■ **GIVEN TASK**:
Reproduce the listing below in its entirety. Change nothing.

■ **DATA SECTION**:
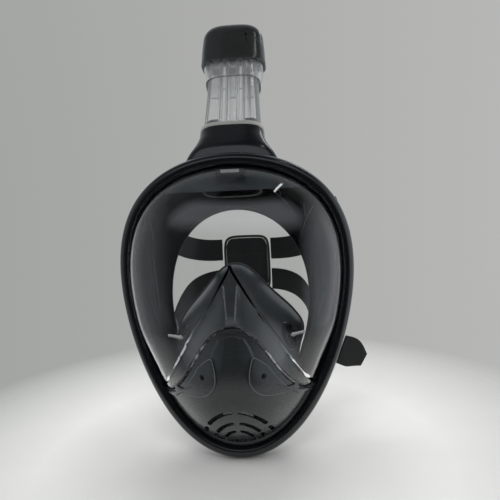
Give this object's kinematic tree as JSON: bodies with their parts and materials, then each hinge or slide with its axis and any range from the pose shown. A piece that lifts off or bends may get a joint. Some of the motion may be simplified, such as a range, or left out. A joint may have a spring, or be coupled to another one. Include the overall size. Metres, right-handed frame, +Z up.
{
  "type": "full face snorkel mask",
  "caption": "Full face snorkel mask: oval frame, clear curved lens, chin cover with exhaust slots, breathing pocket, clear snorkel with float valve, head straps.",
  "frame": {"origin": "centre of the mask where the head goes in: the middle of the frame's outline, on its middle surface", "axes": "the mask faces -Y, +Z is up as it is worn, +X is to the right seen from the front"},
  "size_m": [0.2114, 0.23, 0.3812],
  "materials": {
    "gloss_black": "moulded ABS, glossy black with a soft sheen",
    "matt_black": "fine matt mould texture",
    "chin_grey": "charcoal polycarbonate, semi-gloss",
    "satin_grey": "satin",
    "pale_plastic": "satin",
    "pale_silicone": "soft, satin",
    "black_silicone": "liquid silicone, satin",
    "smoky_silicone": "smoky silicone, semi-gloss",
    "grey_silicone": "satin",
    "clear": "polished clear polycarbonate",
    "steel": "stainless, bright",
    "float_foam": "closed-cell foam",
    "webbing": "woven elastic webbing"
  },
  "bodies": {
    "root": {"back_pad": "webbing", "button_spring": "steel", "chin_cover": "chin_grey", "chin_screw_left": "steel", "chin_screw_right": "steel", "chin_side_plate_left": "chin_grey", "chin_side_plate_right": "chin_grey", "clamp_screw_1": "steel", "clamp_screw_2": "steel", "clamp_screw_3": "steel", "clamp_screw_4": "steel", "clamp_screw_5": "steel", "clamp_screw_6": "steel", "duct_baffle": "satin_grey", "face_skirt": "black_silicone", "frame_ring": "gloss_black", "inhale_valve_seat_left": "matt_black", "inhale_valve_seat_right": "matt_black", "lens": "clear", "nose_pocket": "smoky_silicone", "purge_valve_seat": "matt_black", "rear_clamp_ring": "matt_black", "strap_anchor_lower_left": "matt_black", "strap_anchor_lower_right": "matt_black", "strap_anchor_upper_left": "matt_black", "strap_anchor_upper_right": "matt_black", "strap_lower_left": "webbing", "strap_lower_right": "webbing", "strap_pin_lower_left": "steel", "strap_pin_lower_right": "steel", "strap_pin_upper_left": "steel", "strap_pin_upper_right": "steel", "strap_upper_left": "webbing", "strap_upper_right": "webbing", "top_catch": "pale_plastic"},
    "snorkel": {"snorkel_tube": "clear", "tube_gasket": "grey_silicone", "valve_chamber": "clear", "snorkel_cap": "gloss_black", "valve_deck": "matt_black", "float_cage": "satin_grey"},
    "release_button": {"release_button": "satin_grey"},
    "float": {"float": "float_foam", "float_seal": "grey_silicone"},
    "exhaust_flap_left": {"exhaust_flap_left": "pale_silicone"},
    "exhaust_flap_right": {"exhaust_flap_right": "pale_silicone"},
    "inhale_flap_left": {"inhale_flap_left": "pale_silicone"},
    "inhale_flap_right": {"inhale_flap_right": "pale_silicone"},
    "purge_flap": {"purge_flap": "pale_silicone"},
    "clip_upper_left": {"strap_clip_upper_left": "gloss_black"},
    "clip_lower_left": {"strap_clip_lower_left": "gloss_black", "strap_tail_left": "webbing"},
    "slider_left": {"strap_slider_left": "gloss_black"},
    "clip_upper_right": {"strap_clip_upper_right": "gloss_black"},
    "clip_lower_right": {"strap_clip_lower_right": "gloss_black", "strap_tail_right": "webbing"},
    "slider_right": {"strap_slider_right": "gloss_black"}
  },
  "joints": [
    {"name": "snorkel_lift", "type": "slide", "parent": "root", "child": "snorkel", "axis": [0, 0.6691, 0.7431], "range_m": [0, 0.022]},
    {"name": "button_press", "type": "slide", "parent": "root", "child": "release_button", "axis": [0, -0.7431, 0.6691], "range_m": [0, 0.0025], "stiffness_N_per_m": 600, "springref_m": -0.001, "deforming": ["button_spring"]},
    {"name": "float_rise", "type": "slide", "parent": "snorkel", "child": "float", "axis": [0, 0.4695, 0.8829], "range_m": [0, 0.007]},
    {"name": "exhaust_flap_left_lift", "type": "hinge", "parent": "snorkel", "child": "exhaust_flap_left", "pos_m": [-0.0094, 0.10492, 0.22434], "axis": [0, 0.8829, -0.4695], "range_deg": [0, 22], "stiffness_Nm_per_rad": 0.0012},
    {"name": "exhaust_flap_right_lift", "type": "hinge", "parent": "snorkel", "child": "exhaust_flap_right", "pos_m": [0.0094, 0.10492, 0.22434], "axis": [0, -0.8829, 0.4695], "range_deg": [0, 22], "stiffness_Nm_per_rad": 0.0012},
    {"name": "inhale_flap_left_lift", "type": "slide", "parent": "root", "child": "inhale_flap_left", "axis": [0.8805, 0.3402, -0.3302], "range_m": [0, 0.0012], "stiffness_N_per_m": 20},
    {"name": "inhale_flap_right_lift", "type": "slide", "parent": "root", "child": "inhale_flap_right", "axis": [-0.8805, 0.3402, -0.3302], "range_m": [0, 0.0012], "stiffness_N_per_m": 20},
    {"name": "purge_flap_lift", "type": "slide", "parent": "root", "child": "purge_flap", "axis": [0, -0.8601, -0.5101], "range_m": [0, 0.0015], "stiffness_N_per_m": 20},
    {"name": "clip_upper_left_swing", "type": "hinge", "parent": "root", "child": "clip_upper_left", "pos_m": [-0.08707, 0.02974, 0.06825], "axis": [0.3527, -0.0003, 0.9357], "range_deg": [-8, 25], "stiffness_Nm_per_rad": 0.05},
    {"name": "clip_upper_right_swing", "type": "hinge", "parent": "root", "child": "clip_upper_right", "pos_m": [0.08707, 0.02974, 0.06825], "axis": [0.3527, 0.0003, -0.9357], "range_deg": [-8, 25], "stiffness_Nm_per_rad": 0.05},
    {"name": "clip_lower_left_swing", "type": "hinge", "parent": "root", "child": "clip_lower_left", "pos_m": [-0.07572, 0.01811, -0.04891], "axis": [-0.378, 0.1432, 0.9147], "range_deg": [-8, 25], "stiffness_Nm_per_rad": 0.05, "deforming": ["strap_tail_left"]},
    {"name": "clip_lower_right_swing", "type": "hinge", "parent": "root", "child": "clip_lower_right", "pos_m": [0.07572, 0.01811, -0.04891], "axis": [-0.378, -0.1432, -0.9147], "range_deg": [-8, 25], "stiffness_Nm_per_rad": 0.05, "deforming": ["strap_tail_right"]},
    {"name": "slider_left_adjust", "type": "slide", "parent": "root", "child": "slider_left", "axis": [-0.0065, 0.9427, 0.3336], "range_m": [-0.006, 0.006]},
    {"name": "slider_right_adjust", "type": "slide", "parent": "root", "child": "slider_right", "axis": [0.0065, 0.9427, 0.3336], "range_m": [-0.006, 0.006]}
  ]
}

■ **ANSWER TO THIS TASK**:
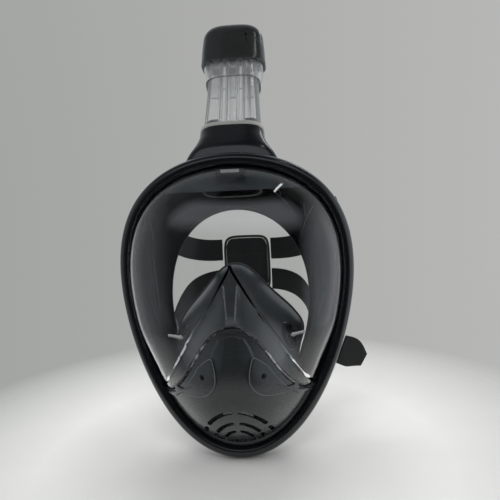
Give this object's kinematic tree as JSON: bodies with their parts and materials, then each hinge or slide with its axis and any range from the pose shown. A piece that lifts off or bends may get a joint. Some of the motion may be simplified, such as a range, or left out. A joint may have a spring, or be coupled to another one. Include the overall size. Metres, right-handed frame, +Z up.
{
  "type": "full face snorkel mask",
  "caption": "Full face snorkel mask: oval frame, clear curved lens, chin cover with exhaust slots, breathing pocket, clear snorkel with float valve, head straps.",
  "frame": {"origin": "centre of the mask where the head goes in: the middle of the frame's outline, on its middle surface", "axes": "the mask faces -Y, +Z is up as it is worn, +X is to the right seen from the front"},
  "size_m": [0.2114, 0.23, 0.3812],
  "materials": {
    "gloss_black": "moulded ABS, glossy black with a soft sheen",
    "matt_black": "fine matt mould texture",
    "chin_grey": "charcoal polycarbonate, semi-gloss",
    "satin_grey": "satin",
    "pale_plastic": "satin",
    "pale_silicone": "soft, satin",
    "black_silicone": "liquid silicone, satin",
    "smoky_silicone": "smoky silicone, semi-gloss",
    "grey_silicone": "satin",
    "clear": "polished clear polycarbonate",
    "steel": "stainless, bright",
    "float_foam": "closed-cell foam",
    "webbing": "woven elastic webbing"
  },
  "bodies": {
    "root": {"back_pad": "webbing", "button_spring": "steel", "chin_cover": "chin_grey", "chin_screw_left": "steel", "chin_screw_right": "steel", "chin_side_plate_left": "chin_grey", "chin_side_plate_right": "chin_grey", "clamp_screw_1": "steel", "clamp_screw_2": "steel", "clamp_screw_3": "steel", "clamp_screw_4": "steel", "clamp_screw_5": "steel", "clamp_screw_6": "steel", "duct_baffle": "satin_grey", "face_skirt": "black_silicone", "frame_ring": "gloss_black", "inhale_valve_seat_left": "matt_black", "inhale_valve_seat_right": "matt_black", "lens": "clear", "nose_pocket": "smoky_silicone", "purge_valve_seat": "matt_black", "rear_clamp_ring": "matt_black", "strap_anchor_lower_left": "matt_black", "strap_anchor_lower_right": "matt_black", "strap_anchor_upper_left": "matt_black", "strap_anchor_upper_right": "matt_black", "strap_lower_left": "webbing", "strap_lower_right": "webbing", "strap_pin_lower_left": "steel", "strap_pin_lower_right": "steel", "strap_pin_upper_left": "steel", "strap_pin_upper_right": "steel", "strap_upper_left": "webbing", "strap_upper_right": "webbing", "top_catch": "pale_plastic"},
    "snorkel": {"snorkel_tube": "clear", "tube_gasket": "grey_silicone", "valve_chamber": "clear", "snorkel_cap": "gloss_black", "valve_deck": "matt_black", "float_cage": "satin_grey"},
    "release_button": {"release_button": "satin_grey"},
    "float": {"float": "float_foam", "float_seal": "grey_silicone"},
    "exhaust_flap_left": {"exhaust_flap_left": "pale_silicone"},
    "exhaust_flap_right": {"exhaust_flap_right": "pale_silicone"},
    "inhale_flap_left": {"inhale_flap_left": "pale_silicone"},
    "inhale_flap_right": {"inhale_flap_right": "pale_silicone"},
    "purge_flap": {"purge_flap": "pale_silicone"},
    "clip_upper_left": {"strap_clip_upper_left": "gloss_black"},
    "clip_lower_left": {"strap_clip_lower_left": "gloss_black", "strap_tail_left": "webbing"},
    "slider_left": {"strap_slider_left": "gloss_black"},
    "clip_upper_right": {"strap_clip_upper_right": "gloss_black"},
    "clip_lower_right": {"strap_clip_lower_right": "gloss_black", "strap_tail_right": "webbing"},
    "slider_right": {"strap_slider_right": "gloss_black"}
  },
  "joints": [
    {"name": "snorkel_lift", "type": "slide", "parent": "root", "child": "snorkel", "axis": [0, 0.6691, 0.7431], "range_m": [0, 0.022]},
    {"name": "button_press", "type": "slide", "parent": "root", "child": "release_button", "axis": [0, -0.7431, 0.6691], "range_m": [0, 0.0025], "stiffness_N_per_m": 600, "springref_m": -0.001, "deforming": ["button_spring"]},
    {"name": "float_rise", "type": "slide", "parent": "snorkel", "child": "float", "axis": [0, 0.4695, 0.8829], "range_m": [0, 0.007]},
    {"name": "exhaust_flap_left_lift", "type": "hinge", "parent": "snorkel", "child": "exhaust_flap_left", "pos_m": [-0.0094, 0.10492, 0.22434], "axis": [0, 0.8829, -0.4695], "range_deg": [0, 22], "stiffness_Nm_per_rad": 0.0012},
    {"name": "exhaust_flap_right_lift", "type": "hinge", "parent": "snorkel", "child": "exhaust_flap_right", "pos_m": [0.0094, 0.10492, 0.22434], "axis": [0, -0.8829, 0.4695], "range_deg": [0, 22], "stiffness_Nm_per_rad": 0.0012},
    {"name": "inhale_flap_left_lift", "type": "slide", "parent": "root", "child": "inhale_flap_left", "axis": [0.8805, 0.3402, -0.3302], "range_m": [0, 0.0012], "stiffness_N_per_m": 20},
    {"name": "inhale_flap_right_lift", "type": "slide", "parent": "root", "child": "inhale_flap_right", "axis": [-0.8805, 0.3402, -0.3302], "range_m": [0, 0.0012], "stiffness_N_per_m": 20},
    {"name": "purge_flap_lift", "type": "slide", "parent": "root", "child": "purge_flap", "axis": [0, -0.8601, -0.5101], "range_m": [0, 0.0015], "stiffness_N_per_m": 20},
    {"name": "clip_upper_left_swing", "type": "hinge", "parent": "root", "child": "clip_upper_left", "pos_m": [-0.08707, 0.02974, 0.06825], "axis": [0.3527, -0.0003, 0.9357], "range_deg": [-8, 25], "stiffness_Nm_per_rad": 0.05},
    {"name": "clip_upper_right_swing", "type": "hinge", "parent": "root", "child": "clip_upper_right", "pos_m": [0.08707, 0.02974, 0.06825], "axis": [0.3527, 0.0003, -0.9357], "range_deg": [-8, 25], "stiffness_Nm_per_rad": 0.05},
    {"name": "clip_lower_left_swing", "type": "hinge", "parent": "root", "child": "clip_lower_left", "pos_m": [-0.07572, 0.01811, -0.04891], "axis": [-0.378, 0.1432, 0.9147], "range_deg": [-8, 25], "stiffness_Nm_per_rad": 0.05, "deforming": ["strap_tail_left"]},
    {"name": "clip_lower_right_swing", "type": "hinge", "parent": "root", "child": "clip_lower_right", "pos_m": [0.07572, 0.01811, -0.04891], "axis": [-0.378, -0.1432, -0.9147], "range_deg": [-8, 25], "stiffness_Nm_per_rad": 0.05, "deforming": ["strap_tail_right"]},
    {"name": "slider_left_adjust", "type": "slide", "parent": "root", "child": "slider_left", "axis": [-0.0065, 0.9427, 0.3336], "range_m": [-0.006, 0.006]},
    {"name": "slider_right_adjust", "type": "slide", "parent": "root", "child": "slider_right", "axis": [0.0065, 0.9427, 0.3336], "range_m": [-0.006, 0.006]}
  ]
}